__What you need to do__
Show, in full, each line of the data that contains "from".

__Given data__

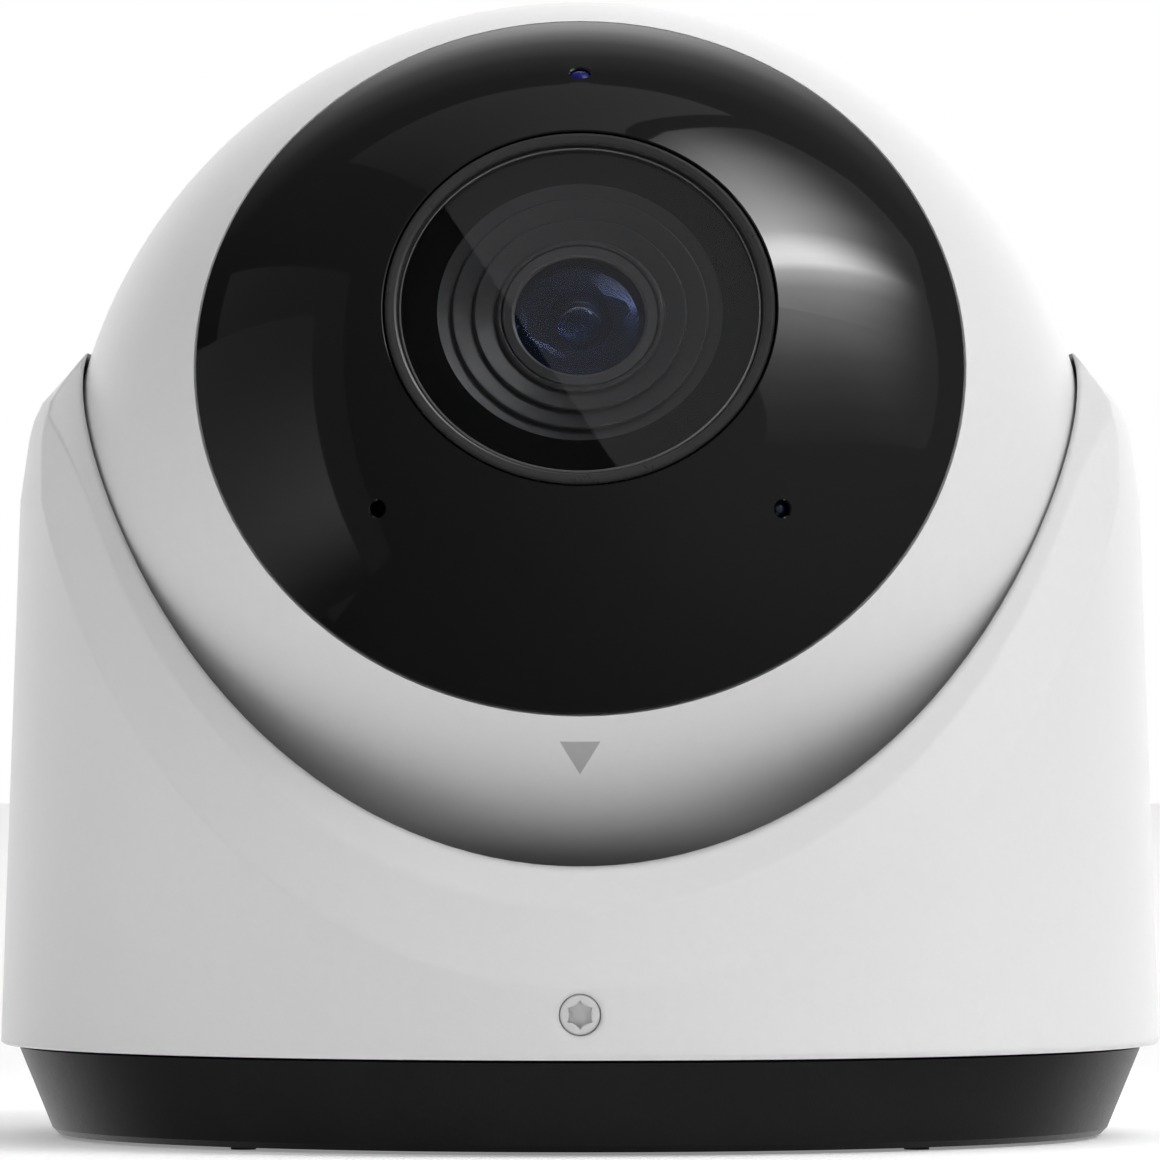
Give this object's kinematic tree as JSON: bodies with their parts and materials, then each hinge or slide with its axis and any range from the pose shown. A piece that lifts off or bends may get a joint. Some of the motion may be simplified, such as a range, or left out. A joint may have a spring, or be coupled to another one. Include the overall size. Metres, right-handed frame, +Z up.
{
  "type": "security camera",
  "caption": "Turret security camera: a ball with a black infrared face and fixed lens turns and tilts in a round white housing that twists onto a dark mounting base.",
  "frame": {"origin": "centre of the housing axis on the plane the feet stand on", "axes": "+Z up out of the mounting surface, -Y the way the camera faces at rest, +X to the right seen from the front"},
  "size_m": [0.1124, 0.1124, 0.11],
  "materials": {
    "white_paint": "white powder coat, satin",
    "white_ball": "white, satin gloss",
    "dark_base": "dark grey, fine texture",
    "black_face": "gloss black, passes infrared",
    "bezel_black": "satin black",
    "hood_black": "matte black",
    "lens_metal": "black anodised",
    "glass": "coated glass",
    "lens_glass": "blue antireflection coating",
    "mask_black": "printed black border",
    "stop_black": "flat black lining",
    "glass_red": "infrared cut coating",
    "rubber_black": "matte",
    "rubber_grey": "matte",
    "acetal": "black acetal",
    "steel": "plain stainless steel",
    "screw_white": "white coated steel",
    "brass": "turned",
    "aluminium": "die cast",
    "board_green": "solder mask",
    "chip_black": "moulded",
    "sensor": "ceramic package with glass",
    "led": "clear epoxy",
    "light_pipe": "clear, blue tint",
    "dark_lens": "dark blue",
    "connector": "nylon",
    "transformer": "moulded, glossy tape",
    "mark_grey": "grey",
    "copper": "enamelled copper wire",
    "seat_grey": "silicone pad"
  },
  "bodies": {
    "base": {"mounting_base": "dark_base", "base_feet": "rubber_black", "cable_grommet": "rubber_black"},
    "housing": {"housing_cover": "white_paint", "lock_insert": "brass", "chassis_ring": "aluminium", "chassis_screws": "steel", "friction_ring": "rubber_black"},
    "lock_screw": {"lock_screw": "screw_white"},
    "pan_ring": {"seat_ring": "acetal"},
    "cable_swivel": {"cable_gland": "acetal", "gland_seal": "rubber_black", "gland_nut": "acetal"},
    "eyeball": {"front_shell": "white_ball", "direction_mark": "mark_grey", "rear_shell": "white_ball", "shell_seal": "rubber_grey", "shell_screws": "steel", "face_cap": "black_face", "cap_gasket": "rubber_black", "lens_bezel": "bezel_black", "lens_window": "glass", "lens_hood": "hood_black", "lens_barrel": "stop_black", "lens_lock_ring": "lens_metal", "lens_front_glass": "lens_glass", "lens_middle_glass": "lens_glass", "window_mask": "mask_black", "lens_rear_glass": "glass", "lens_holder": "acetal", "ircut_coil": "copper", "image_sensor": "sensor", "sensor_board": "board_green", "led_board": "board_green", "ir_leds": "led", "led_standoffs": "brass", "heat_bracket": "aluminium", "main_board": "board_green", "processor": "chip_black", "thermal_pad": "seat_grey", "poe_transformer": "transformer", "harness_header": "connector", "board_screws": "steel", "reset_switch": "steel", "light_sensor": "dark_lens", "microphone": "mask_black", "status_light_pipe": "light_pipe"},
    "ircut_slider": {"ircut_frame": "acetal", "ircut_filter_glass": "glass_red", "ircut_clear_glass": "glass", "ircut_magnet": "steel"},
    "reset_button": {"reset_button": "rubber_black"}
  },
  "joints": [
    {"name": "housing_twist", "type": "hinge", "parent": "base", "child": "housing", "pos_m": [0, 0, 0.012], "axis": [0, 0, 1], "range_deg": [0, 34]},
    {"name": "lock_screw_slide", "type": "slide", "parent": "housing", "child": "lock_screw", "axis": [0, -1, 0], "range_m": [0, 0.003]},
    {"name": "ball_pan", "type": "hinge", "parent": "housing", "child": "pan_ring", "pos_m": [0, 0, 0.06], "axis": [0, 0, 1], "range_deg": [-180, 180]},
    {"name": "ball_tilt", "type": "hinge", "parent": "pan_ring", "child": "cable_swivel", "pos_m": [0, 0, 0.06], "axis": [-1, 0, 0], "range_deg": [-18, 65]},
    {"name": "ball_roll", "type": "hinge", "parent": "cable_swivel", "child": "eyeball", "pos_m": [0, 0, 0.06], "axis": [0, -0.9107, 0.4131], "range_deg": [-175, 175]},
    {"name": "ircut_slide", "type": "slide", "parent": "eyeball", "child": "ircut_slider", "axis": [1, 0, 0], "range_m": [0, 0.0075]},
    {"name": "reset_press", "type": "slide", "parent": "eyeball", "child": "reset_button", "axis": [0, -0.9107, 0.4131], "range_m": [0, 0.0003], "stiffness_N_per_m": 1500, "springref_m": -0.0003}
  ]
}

__Written answer__
Give this object's kinematic tree as JSON: bodies with their parts and materials, then each hinge or slide with its axis and any range from the pose shown. A piece that lifts off or bends may get a joint. Some of the motion may be simplified, such as a range, or left out. A joint may have a spring, or be coupled to another one. Include the overall size. Metres, right-handed frame, +Z up.
  "frame": {"origin": "centre of the housing axis on the plane the feet stand on", "axes": "+Z up out of the mounting surface, -Y the way the camera faces at rest, +X to the right seen from the front"},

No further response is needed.